Corn smut galls look exotic but release spores that persist for years. Remove and bin, then switch that row to lettuce or spinach which are unaffected, rather than hoping the next corn year will be different.
Cutting Losses Early
Early blight on lower tomato leaves will climb. Prune affected foliage up to the first fruit cluster and mulch heavily; if spotting continues past that cluster, replace plants with late-season lettuce rather than fighting a losing battle.
Powdery mildew on zucchini mid-season is manageable; on cucumbers at seedling stage it stunts. Re-sow cucumbers in a new corner while the mildewed seedlings become compost fodder.
Layering Cover Crops into Seasonal Gaps
Buckwheat sown in August flowers within four weeks, feeding pollinators before frost and smothering weeds. Chop and drop two weeks before garlic planting; the soft stems create a mulch that winter settles into place.
Oats and field peas seeded after tomato removal add biomass and nitrogen without heavy tilling. They winter-kill in cold zones, leaving a mellow mat you can transplant peppers directly into next spring.
Quick Turnaround Rules
Any bed empty for more than four weeks earns a cover. Even a scattering of arugula doubles as salad and soil armor.
Fast mustard greens outcompete weeds and break up surface crust. Harvest young, then compost the remainder to improve soil tilt without extra inputs.
Using Judgment to Extend Seasons Without Gadgets
A row of straw bales stacked on the north side of a late tomato bed blocks wind and radiates slight heat at night. The fruit already on the vine ripens instead of remaining hard green.
Old window panes leaned against a low tunnel create a slanted cold frame that sheds rain and snow. Vent by propping one corner with a brick when midday sun returns.
Water Bottle Heat Sinks
Fill clear plastic bottles with water and line them inside the tunnel wall. They absorb daytime heat and release it slowly, buying tender herbs an extra fortnight.
Paint a few bottles black to test which color releases heat longer in your climate. Swap positions based on nightly lows you feel, not on thermometer readings alone.

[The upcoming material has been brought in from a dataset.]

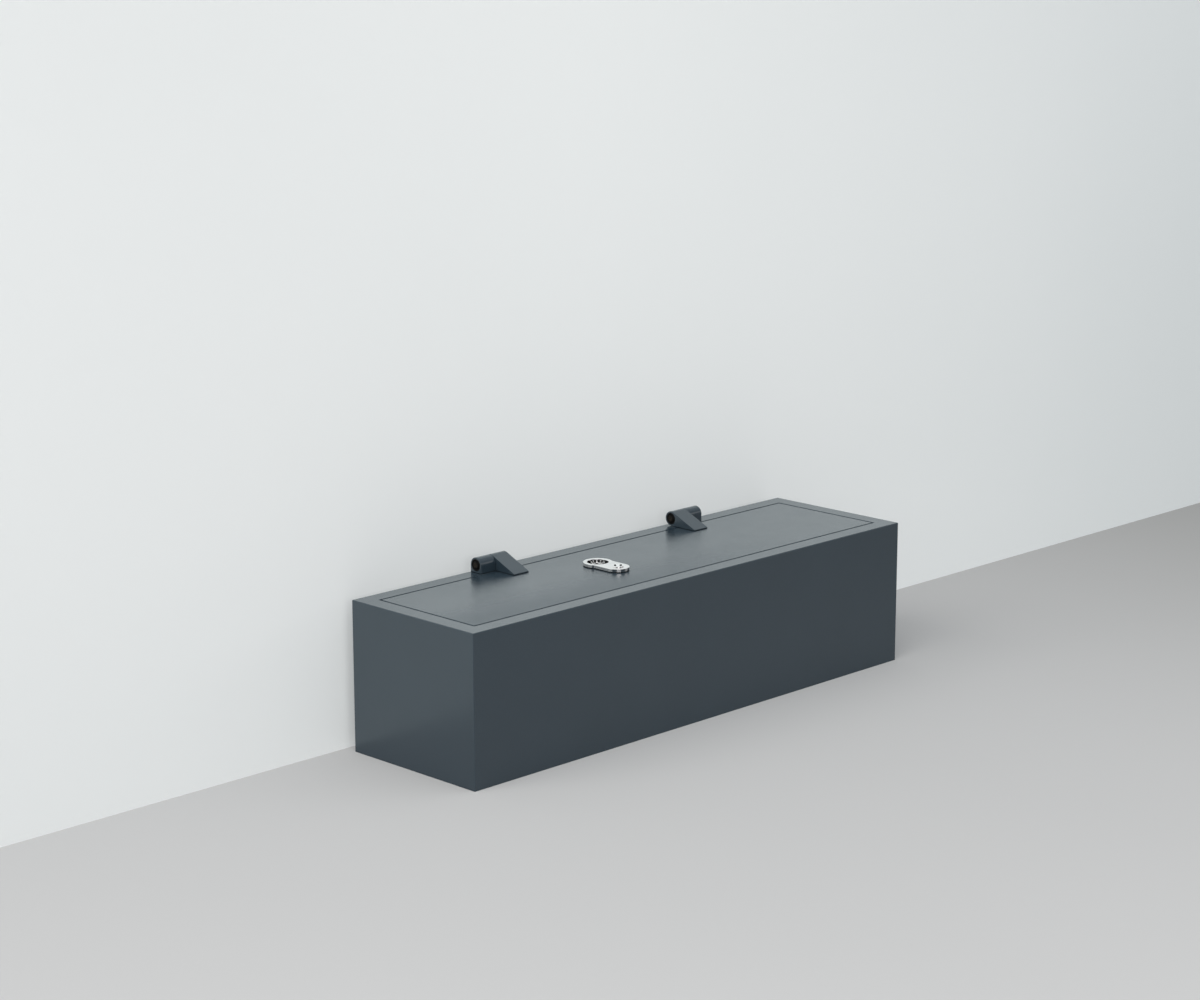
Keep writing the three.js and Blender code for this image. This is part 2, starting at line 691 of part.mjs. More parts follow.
// The rotor that the key turns, with its keyway, and the notched collar round its top
function makeRotor() {
  const shoulder = rackTop + slideGap;
  const core = turnedZ([[0, rackBottom], [spindleRadius, rackBottom], [spindleRadius, shoulder],
    [rotorRadius, shoulder], [rotorRadius, rotorTop], [0, rotorTop]], lockX, lockY);
  const keywayBottom = rotorTop - keywayDepth;
  const slot = block(lockX - keywayWidth / 2, lockX + keywayWidth / 2, lockY - keywayLength / 2,
    lockY + keywayLength / 2, keywayBottom, rotorTop + overcut);
  const shankHole = rodZ(keyShankRadius, keywayBottom, rotorTop + overcut, lockX, lockY);
  add(keyRotor, "key_rotor", cut(core, slot, shankHole), brightSteel);
  const inner = rotorRadius + collarSeatGap;
  const ring = turnedZ([[inner, bossTop + slideGap], [collarRadius, bossTop + slideGap],
    [collarRadius, collarTop], [inner, collarTop], [inner, bossTop + slideGap]], 0, 0);
  const notches = [];
  for (let notch = 0; notch < collarTeeth / 2; notch += 1) {
    const reach = collarRadius + overcut;
    const bar = block(-reach, reach, -collarNotch / 2, collarNotch / 2,
      collarTop - collarToothHeight, collarTop + overcut);
    notches.push(bar.rotateZ(notch * 2 * Math.PI / collarTeeth));
  }
  add(keyRotor, "rotor_collar", cut(ring, ...notches), brightSteel, [lockX, lockY, 0]);
}

// Outline of the lock plate: a round head and a narrower body with a round front end
function lockPlateShape(inset = 0) {
  const frontY = lockY - plateReach + plateBodyHalfWidth;
  const halfWidth = plateBodyHalfWidth - inset;
  const headRadius = plateHeadRadius - inset;
  const meet = Math.acos(halfWidth / headRadius);
  const shape = new THREE.Shape();
  shape.absarc(lockX, frontY, halfWidth, Math.PI, 2 * Math.PI);
  shape.absarc(lockX, lockY, headRadius, -meet, Math.PI + meet);
  shape.lineTo(lockX - halfWidth, frontY);
  shape.holes.push(roundHole(lockX, lockY, plateHoleRadius, roundSegments));
  shape.holes.push(roundHole(lockX, capY, capShankRadius + capGap));
  return shape;
}

// The lock plate on its thin seal, held down by a round cap with two holes for a pin key
function makeLockPlate() {
  const seal = lockPlateShape(sealInset);
  add(lid, "lock_plate", alongZ(lockPlateShape(), sealTop, plateTop, plateBevel, arcSegments), chrome);
  add(lid, "plate_seal", alongZ(seal, height, sealTop, 0, arcSegments), blackRubber);

  const nutBottom = plateBottom - capNutHeight;
  const shankBottom = nutBottom - screwEdge;
  const cap = turnedZ([[0, shankBottom], [capShankRadius, shankBottom], [capShankRadius, plateTop],
    [capRadius, plateTop], [capRadius, capTop - capEdge], [capRadius - capEdge, capTop], [0, capTop]], 0, 0);
  const holes = [-0.5, 0.5].map((half) => rodZ(capHoleRadius, capTop - capHoleDepth, capTop + overcut,
    half * capHoleSpacing * Math.cos(capTurn), half * capHoleSpacing * Math.sin(capTurn)));
  add(lid, "fixing_cap", cut(cap, ...holes), chrome, [lockX, capY, 0]);

  const bore = rodZ(capShankRadius + capGap, nutBottom - overcut, plateBottom + overcut, 0, 0);
  const nut = rodZ(capNutRadius, nutBottom, plateBottom, 0, 0, capNutSides);
  add(lid, "cap_nut", cut(nut, bore), zincSteel, [lockX, capY, 0]);
}

const caseLeft = lockX - caseHalfX;
const caseRight = lockX + caseHalfX;
const lockScrewPlaces = Object.entries({
  front_left: [caseLeft + caseLug / 2, caseFrontY + caseLug / 2],
  front_right: [caseRight - caseLug / 2, caseFrontY + caseLug / 2],
  rear_left: [caseLeft + caseLug / 2, caseRearY - caseLug / 2],
  rear_right: [caseRight - caseLug / 2, caseRearY - caseLug / 2],
});

// Lock case with the boss through the lid, the rotor bore, and the way for the rack
function makeLock() {
  const outline = rounded(caseLeft, caseRight, caseFrontY, caseRearY, caseCornerRadius);
  const body = alongZ(outline, caseBottom, plateBottom);
  const boss = turnedZ(rod(bossRadius, plateBottom - overcut, bossTop), lockX, lockY);
  const bore = turnedZ(rod(rotorRadius + slideGap, caseBottom - overcut, bossTop + overcut), lockX, lockY);
  const way = block(rackBackX - slideGap, lockX, caseFrontY - overcut, rackEndY + slideGap,
    caseBottom - overcut, rackTop + slideGap);
  const holes = lockScrewPlaces.map(([, [x, y]]) =>
    rodZ(screwHole, caseBottom - overcut, plateBottom + overcut, x, y));
  add(lid, "lock_case", cut(join(body, boss), bore, way, ...holes), castLock);
  const caseScrew = screw(0, 0, lockCoverBottom, plateBottom - lockCoverBottom, false);
  for (const [name, [x, y]] of lockScrewPlaces) {
    outline.holes.push(roundHole(x, y, screwHole));
    add(lid, `lock_screw_${name}`, caseScrew, zincSteel, [x, y, 0]);
  }
  add(lid, "lock_cover", alongZ(outline, lockCoverBottom, caseBottom), zincSteel);
}

function makeBoltCover() {
  const top = railBottom;
  const bottom = top - coverThickness;
  const halfX = railSideX - coverInset;
  const shape = rounded(-halfX, halfX, railFrontY + coverInset, railRearY - coverInset, coverCornerRadius);
  const coverScrew = screw(0, 0, bottom, coverScrewLength, false);
  for (const [nameY, y] of Object.entries(coverScrewRows)) {
    for (const [nameX, x] of Object.entries(coverScrewPlaces)) {
      shape.holes.push(roundHole(x, y, screwHole));
      add(lid, `cover_screw_${nameY}_${nameX}`, coverScrew, zincSteel, [x, y, 0]);
    }
  }
  add(lid, "bolt_cover", alongZ(shape, bottom, top), innerCoat);
}

makeWalls();
makeFloor();
makeFrame();
makeLedges();
makeHinges();
makeLidPlate();
makeRails();
makeFixedBolts();
makeGuideStuds();
makeLockPlate();
makeLock();
makeBoltCover();
makeBoltBar();
makeBolts();
makeRack();
makePinion();
makeRotor();

export default chest;
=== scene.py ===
"""Looks of a long, low steel security chest with a flush lid on external hinges and a key lock.

Every piece is built here in millimetres, in the CAD's own frame, and turned into metres at the end.
"""

import math

import bmesh
import bpy
from mathutils import Matrix, Vector
from mathutils.geometry import tessellate_polygon


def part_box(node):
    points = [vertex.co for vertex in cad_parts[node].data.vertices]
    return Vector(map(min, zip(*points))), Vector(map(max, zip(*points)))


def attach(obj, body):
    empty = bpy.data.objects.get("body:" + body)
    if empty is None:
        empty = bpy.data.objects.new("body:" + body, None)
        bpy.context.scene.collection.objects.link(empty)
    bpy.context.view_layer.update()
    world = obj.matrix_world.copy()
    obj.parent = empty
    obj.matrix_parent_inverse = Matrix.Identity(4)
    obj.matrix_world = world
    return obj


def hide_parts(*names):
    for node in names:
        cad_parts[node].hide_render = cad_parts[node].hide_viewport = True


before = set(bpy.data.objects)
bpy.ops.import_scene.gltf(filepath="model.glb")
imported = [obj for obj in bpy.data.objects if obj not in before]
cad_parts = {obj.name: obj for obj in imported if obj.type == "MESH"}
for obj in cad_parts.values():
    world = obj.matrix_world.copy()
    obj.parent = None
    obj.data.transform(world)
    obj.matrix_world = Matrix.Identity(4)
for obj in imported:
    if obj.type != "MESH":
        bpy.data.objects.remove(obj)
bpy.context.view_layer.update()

MM = 0.001

# Sizes of the chest, as in the part
HALF_LENGTH, HALF_DEPTH, HEIGHT = 500.0, 139.0, 247.0
WALL, FRAME_WIDTH, TOP_PLATE, EDGE = 3.0, 29.5, 4.0, 1.5
PLATE_BOTTOM = HEIGHT - TOP_PLATE
LID_HALF_X, LID_HALF_Y, LID_CORNER = 467.5, 106.5, 2.0
PIVOT_Y, PIVOT_Z, KNUCKLE_RADIUS = 124.5, 260.0, 12.5
STRAP_REACH, STRAP_TIP, KNUCKLE_LIFT = 56.0, 2.0, 0.5
PIN_RADIUS, PIN_CHAMFER, BORE_RADIUS, MOUTH_RADIUS, MOUTH_DEPTH = 7.0, 1.5, 7.3, 8.8, 1.5
# Pin face and land radii, and the height of the band of painted shade at a hinge leaf's foot
PIN_FACE, PIN_LAND, FOOT_SHADE_HEIGHT = 4.5, 10.0, 0.9
LOCK_X, LOCK_Y = -77.8, 19.9
BOLT_PLACES = ("left", "centre", "right")
SEAL_TOP, SEAL_INSET, PLATE_TOP = 248.4, 0.5, 253.4
HEAD_RADIUS, BODY_RADIUS, PLATE_REACH, PLATE_HOLE = 24.2, 20.5, 64.3, 17.5
CAP_Y, CAP_RADIUS, CAP_TOP, CAP_EDGE = LOCK_Y - 45.9, 9.0, PLATE_TOP + 1.8, 1.1
CAP_TURN, CAP_SPACING, CAP_HOLE, CAP_HOLE_DEPTH = math.radians(-41.6), 9.4, 1.9, 2.2
CAP_SINK, HOLE_ROUND = 0.2, 1.1
DOWEL_RADIUS, DOWEL_TOP = 1.8, PLATE_TOP + 3.0
CAP_BORE, CAP_SHANK, CAP_BOTTOM = 4.2, 4.0, PLATE_BOTTOM - 5.8
ROTOR_RADIUS, ROTOR_TOP, SPINDLE_RADIUS, ROTOR_SHOULDER = 9.5, PLATE_TOP - 3.6, 4.0, 228.8
BOSS_RADIUS, BOSS_TOP = 17.2, PLATE_TOP - 7.0
KEYWAY_WIDTH, KEYWAY_LENGTH, KEYWAY_DEPTH, KEY_SHANK = 5.0, 17.0, 15.5, 4.0
COLLAR_RADIUS, COLLAR_TOP, COLLAR_TOOTH = 11.75, PLATE_TOP - 0.5, 2.8
COLLAR_TEETH, COLLAR_NOTCH = 10, 3.7
RAIL_BOTTOM, RAIL_SHEET, RAIL_FLANGE, RAIL_BEND = 212.0, 3.0, 15.0, 2.0
BOLT_RADIUS, BOLT_AXIS, BOLT_HOLE, BOLT_SCREW_DEPTH = 9.0, 228.5, 9.4, 4.5
SCREW_HOLE, CASE_BORE, PLUG_RADIUS, CLEARANCE = 2.8, 9.8, 6.7, 0.3
PAST = 1.0  # how far a cutting tool runs past what it cuts
SHARP_ANGLE = math.radians(32)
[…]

Calibrating Intuition Through Simple Records
Write the actual planting date and the first harvest date on a tag stuck in each row. After two seasons you will see your personal lag times differ from seed packet claims.
Note “too early” or “too late” at first bite; next year shift by that gut feeling instead of by average frost charts that never account for your yard’s quirks.
One-Line Daily Log
Keep a notebook by the door. Jot weather shorthand: “hot, windy, 3 pm wilt.” Patterns emerge that no app delivers because they match your footsteps, not a distant sensor.
End each season by listing three crops you would drop and three you would double. The list becomes next year’s seed order and prevents impulse duplicates that waste space and money.
Judgment is a garden tool you sharpen every time you step outside. The more you trust what you observe over what you are told, the shorter the path from seed to satisfying meal.